(Stored entries)
..............................

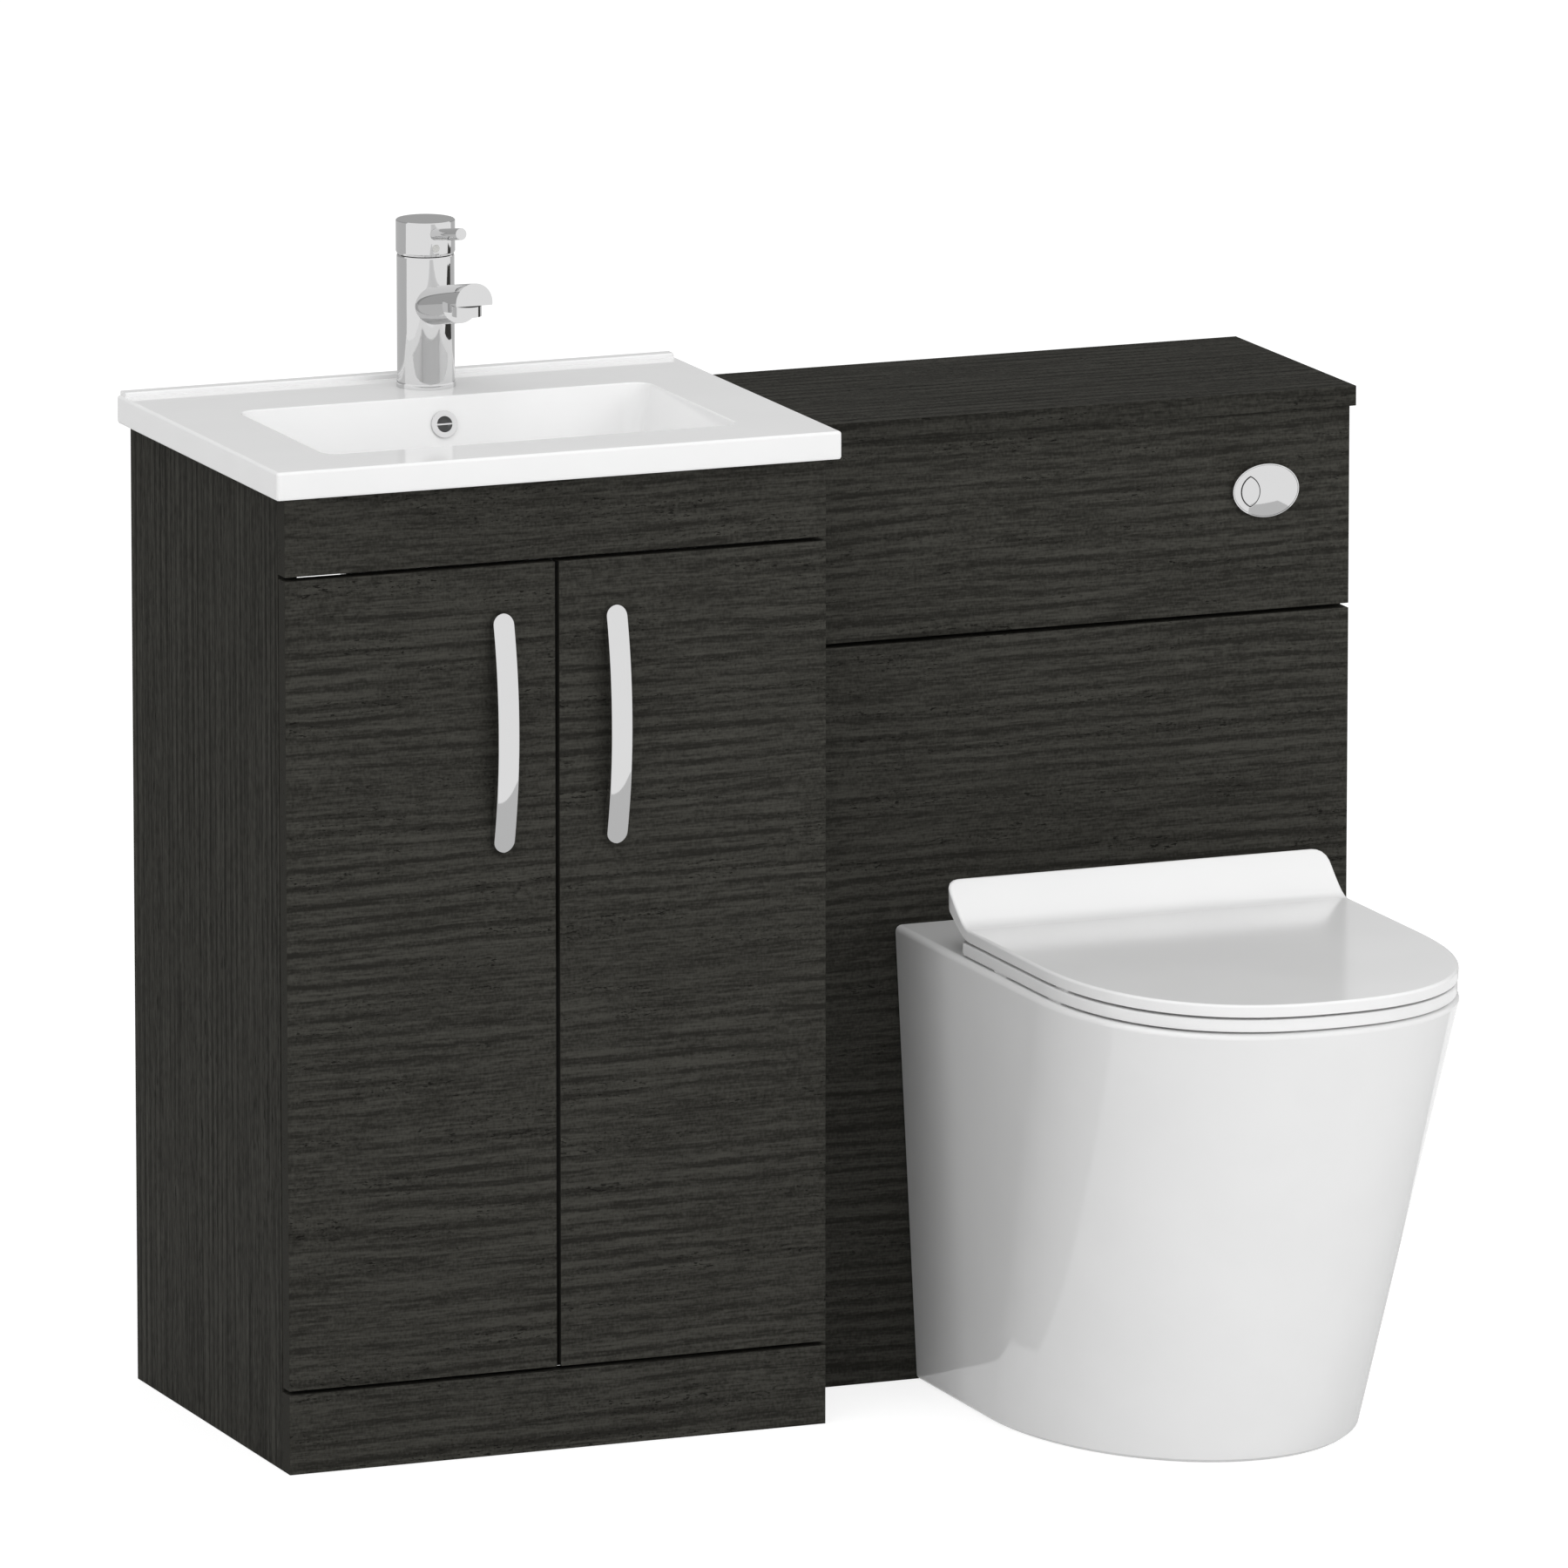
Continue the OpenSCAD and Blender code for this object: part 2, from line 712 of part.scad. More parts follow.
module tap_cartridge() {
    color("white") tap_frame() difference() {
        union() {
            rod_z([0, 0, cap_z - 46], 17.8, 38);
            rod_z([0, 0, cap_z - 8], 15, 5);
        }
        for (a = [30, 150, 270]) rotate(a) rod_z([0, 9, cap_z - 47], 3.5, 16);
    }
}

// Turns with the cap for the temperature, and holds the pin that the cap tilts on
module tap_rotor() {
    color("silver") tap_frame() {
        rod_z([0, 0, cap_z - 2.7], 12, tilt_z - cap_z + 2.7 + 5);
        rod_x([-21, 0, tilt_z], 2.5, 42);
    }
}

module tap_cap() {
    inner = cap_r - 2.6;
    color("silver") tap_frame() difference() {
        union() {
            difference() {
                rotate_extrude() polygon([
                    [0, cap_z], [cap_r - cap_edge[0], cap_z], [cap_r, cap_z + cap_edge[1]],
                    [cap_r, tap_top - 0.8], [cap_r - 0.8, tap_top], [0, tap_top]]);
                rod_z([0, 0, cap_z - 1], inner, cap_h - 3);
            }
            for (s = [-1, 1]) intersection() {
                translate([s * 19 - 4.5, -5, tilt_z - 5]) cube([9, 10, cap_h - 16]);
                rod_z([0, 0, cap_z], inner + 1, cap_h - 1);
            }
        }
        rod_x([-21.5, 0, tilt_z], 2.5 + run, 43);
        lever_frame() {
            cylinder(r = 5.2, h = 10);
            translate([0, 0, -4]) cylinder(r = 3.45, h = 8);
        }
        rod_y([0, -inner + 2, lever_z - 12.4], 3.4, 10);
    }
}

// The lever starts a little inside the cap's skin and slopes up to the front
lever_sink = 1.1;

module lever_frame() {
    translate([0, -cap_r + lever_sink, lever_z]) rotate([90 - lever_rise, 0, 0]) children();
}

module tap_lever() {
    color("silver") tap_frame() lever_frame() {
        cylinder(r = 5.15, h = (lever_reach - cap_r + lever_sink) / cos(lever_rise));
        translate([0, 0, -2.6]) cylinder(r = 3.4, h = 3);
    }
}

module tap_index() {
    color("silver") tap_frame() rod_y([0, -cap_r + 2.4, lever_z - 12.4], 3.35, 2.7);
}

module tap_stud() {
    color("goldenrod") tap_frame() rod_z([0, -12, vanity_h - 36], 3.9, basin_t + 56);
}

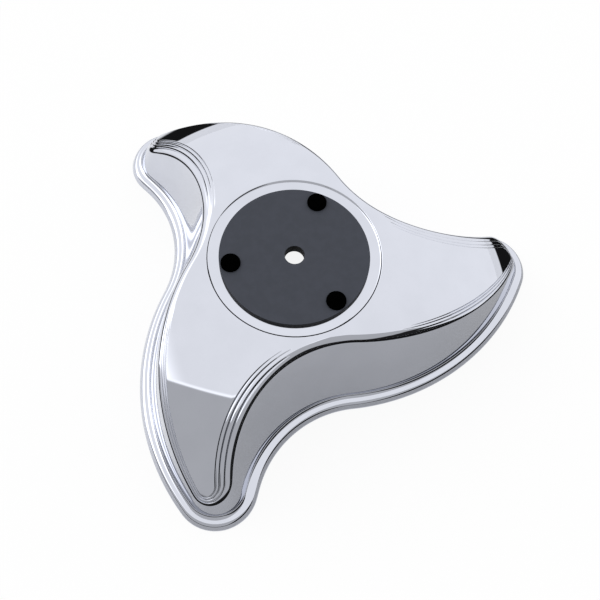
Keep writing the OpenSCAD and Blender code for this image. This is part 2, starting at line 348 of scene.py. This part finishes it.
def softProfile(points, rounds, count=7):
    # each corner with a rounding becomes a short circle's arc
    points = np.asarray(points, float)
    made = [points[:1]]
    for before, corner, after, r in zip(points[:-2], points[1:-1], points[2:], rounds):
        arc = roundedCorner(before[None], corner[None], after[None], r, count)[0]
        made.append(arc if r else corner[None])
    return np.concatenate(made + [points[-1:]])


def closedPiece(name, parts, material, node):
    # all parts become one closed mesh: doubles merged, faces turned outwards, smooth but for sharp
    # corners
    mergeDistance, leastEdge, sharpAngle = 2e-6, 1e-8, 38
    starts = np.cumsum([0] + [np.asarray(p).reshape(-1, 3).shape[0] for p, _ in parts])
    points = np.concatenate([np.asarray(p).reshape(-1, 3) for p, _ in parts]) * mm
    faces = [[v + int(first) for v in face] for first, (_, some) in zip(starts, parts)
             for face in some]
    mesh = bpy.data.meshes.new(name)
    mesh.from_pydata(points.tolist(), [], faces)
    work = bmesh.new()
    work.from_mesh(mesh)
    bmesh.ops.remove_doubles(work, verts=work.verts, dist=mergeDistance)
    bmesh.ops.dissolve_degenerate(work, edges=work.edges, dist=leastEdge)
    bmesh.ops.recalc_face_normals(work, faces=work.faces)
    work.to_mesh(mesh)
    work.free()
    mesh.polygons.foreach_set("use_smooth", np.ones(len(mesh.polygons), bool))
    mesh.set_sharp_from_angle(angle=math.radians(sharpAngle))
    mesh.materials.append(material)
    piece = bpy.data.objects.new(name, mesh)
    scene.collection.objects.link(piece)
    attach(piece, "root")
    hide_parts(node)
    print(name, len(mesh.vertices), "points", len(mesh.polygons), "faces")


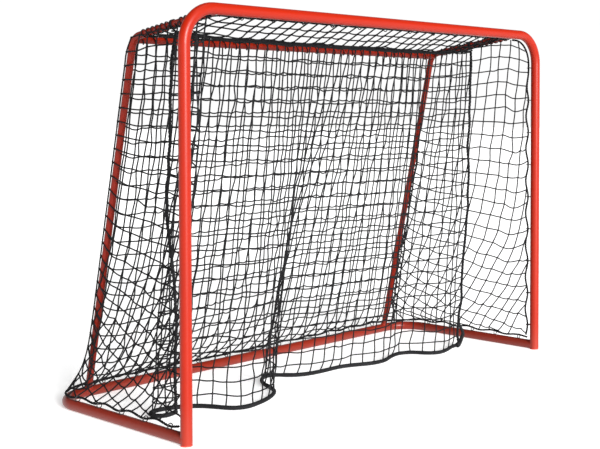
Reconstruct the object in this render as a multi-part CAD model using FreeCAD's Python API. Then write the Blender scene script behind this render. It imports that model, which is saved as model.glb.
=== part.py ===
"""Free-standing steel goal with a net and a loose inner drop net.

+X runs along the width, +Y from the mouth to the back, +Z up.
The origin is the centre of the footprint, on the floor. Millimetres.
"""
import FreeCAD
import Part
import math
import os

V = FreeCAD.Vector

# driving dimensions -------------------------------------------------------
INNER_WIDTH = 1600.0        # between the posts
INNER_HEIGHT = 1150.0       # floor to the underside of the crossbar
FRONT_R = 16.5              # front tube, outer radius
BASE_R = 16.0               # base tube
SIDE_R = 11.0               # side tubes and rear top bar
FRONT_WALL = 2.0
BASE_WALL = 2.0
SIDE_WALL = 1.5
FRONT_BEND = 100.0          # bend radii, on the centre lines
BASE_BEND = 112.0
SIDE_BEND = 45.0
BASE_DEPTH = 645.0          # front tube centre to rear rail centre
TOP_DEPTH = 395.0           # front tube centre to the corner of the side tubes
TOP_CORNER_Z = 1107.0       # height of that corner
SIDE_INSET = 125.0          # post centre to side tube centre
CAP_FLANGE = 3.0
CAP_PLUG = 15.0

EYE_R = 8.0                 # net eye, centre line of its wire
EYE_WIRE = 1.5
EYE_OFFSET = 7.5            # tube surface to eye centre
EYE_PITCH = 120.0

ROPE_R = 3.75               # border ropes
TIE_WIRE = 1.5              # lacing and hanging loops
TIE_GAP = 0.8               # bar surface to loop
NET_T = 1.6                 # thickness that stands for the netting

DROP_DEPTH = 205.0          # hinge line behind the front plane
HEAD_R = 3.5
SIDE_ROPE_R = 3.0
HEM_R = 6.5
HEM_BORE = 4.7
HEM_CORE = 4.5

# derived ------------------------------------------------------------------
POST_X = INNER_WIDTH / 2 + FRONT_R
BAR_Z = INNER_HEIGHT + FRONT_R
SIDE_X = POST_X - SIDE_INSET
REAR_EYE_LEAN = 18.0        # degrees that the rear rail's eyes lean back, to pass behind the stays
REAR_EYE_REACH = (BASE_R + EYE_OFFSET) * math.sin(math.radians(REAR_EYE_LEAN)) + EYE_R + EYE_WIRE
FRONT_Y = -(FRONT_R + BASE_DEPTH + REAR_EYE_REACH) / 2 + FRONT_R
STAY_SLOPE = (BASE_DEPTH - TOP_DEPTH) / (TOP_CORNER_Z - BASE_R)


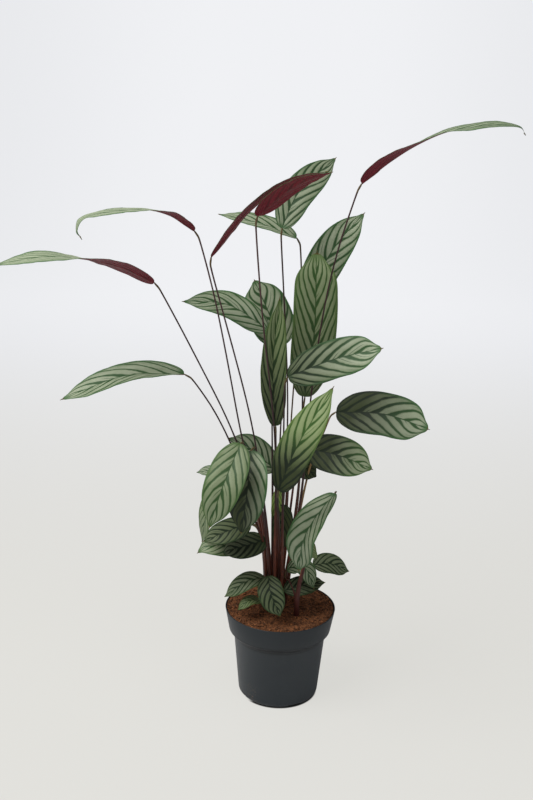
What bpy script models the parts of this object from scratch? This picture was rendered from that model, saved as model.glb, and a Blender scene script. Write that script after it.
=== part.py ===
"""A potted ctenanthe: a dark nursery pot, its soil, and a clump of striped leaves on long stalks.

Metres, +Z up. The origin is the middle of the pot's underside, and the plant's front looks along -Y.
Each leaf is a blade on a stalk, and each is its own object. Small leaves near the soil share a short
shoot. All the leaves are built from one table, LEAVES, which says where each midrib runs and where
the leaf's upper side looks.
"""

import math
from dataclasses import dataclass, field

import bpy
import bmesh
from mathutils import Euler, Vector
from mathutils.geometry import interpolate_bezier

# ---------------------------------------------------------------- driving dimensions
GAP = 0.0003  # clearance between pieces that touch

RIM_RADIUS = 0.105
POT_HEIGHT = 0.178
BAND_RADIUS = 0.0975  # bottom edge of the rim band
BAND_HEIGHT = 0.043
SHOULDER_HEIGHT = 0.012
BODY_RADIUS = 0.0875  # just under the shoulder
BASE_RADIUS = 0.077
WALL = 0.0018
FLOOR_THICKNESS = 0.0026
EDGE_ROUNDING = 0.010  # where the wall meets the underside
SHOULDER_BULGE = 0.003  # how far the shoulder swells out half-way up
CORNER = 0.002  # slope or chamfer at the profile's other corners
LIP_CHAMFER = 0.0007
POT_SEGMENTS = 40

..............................

## Instructions to follow
Retype, exactly and in full, the lines above from the one containing "What bpy script" through the one containing "on long stalks.".

## Reply
What bpy script models the parts of this object from scratch? This picture was rendered from that model, saved as model.glb, and a Blender scene script. Write that script after it.
=== part.py ===
"""A potted ctenanthe: a dark nursery pot, its soil, and a clump of striped leaves on long stalks.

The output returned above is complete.